▸ **YOUR TASK**
Each entry needs to be restated exactly as written.

▸ **DATA PROVIDED**

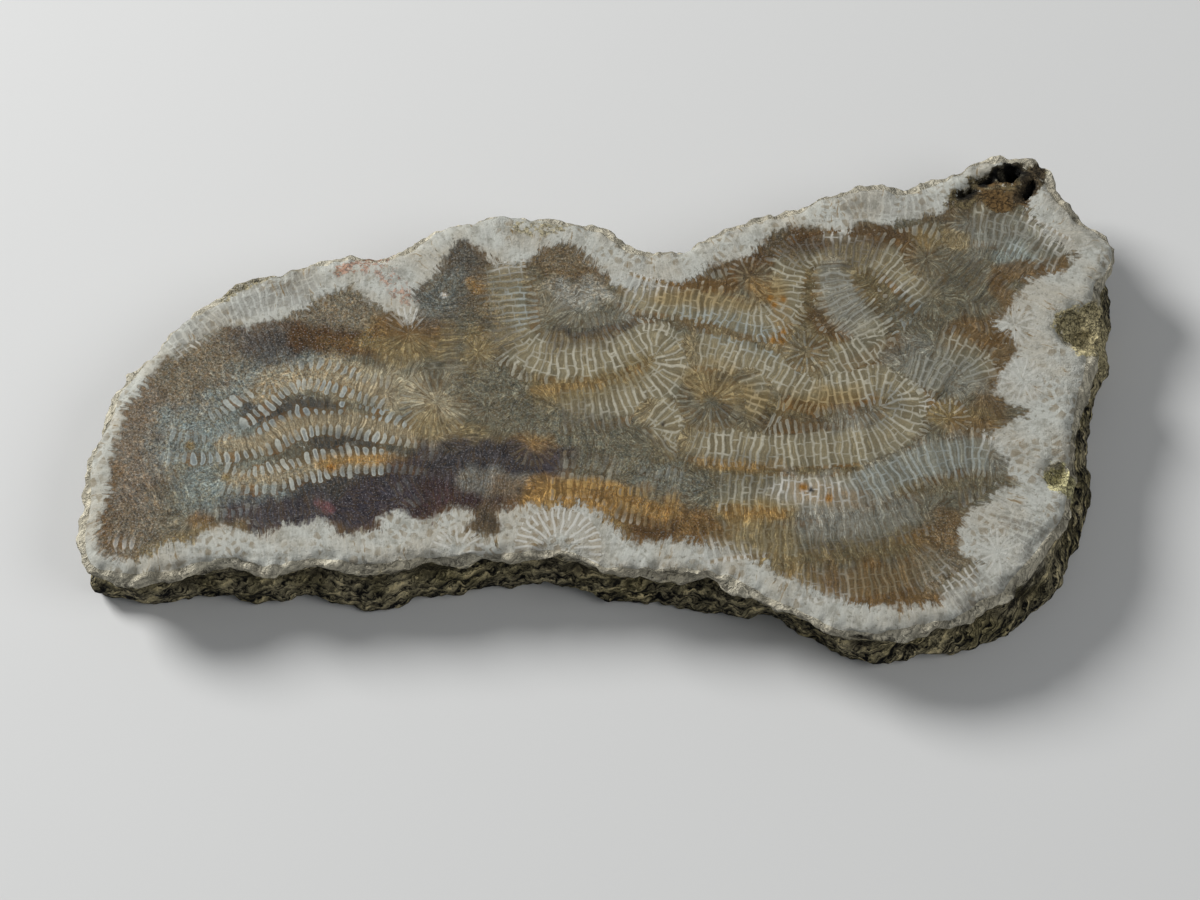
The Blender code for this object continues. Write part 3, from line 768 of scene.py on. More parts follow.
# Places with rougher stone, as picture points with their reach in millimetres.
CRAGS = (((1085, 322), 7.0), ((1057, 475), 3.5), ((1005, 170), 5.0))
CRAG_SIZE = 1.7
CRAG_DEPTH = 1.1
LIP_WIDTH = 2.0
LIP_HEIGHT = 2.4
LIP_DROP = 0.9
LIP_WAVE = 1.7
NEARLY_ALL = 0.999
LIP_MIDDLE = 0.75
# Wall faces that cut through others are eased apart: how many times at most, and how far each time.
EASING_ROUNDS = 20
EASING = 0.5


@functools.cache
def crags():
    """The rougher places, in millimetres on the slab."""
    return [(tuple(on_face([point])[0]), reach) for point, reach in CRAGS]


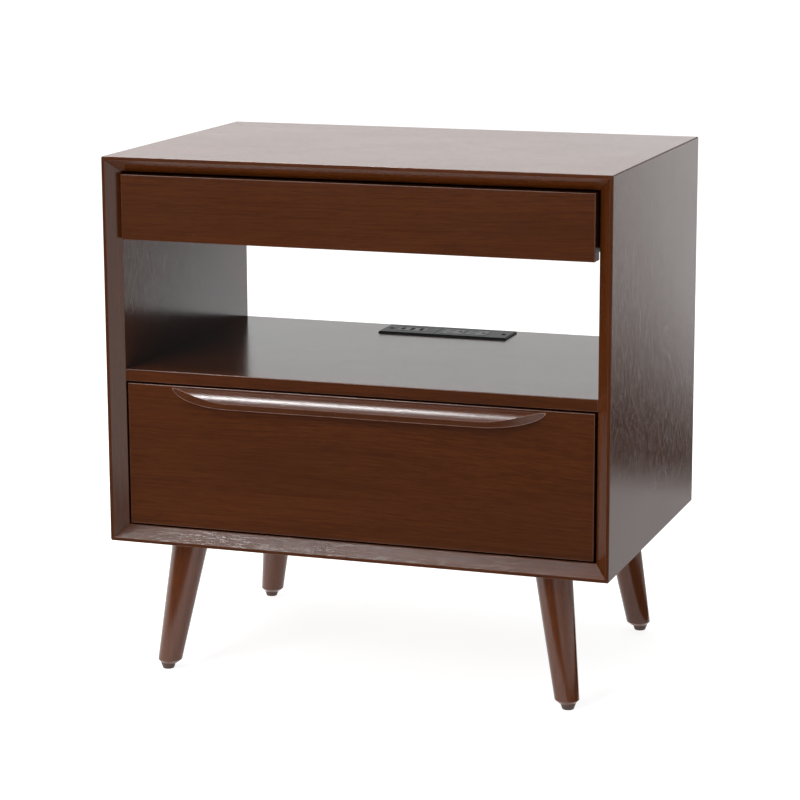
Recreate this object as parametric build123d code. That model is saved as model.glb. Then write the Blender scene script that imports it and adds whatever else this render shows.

▸ **WORKED ANSWER**
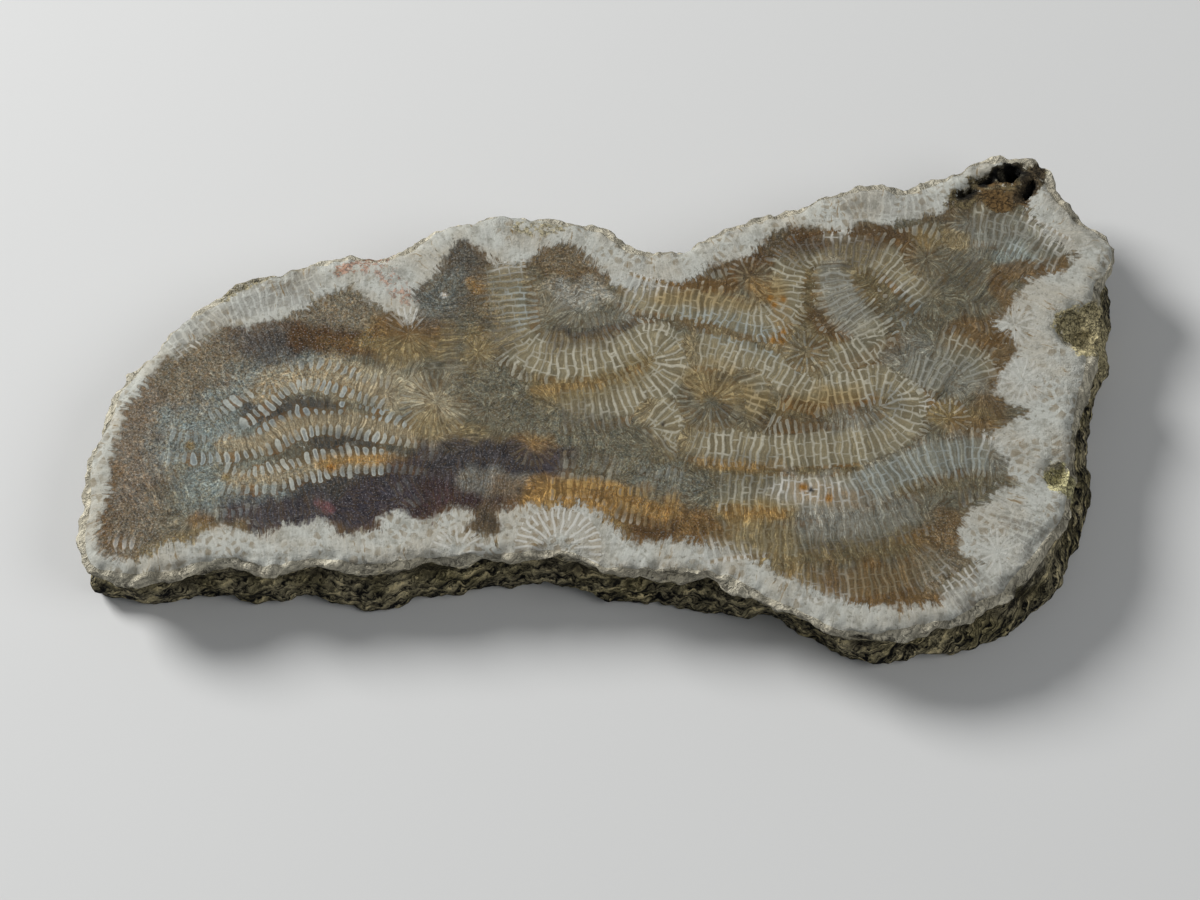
The Blender code for this object continues. Write part 3, from line 768 of scene.py on. More parts follow.
# Places with rougher stone, as picture points with their reach in millimetres.
CRAGS = (((1085, 322), 7.0), ((1057, 475), 3.5), ((1005, 170), 5.0))
CRAG_SIZE = 1.7
CRAG_DEPTH = 1.1
LIP_WIDTH = 2.0
LIP_HEIGHT = 2.4
LIP_DROP = 0.9
LIP_WAVE = 1.7
NEARLY_ALL = 0.999
LIP_MIDDLE = 0.75
# Wall faces that cut through others are eased apart: how many times at most, and how far each time.
EASING_ROUNDS = 20
EASING = 0.5


@functools.cache
def crags():
    """The rougher places, in millimetres on the slab."""
    return [(tuple(on_face([point])[0]), reach) for point, reach in CRAGS]


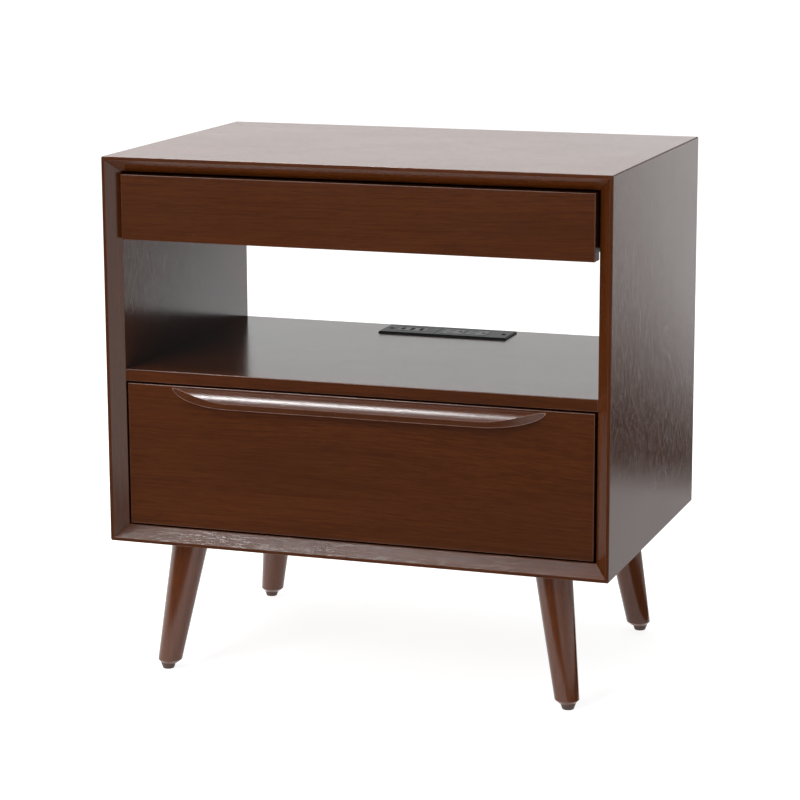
Recreate this object as parametric build123d code. That model is saved as model.glb. Then write the Blender scene script that imports it and adds whatever else this render shows.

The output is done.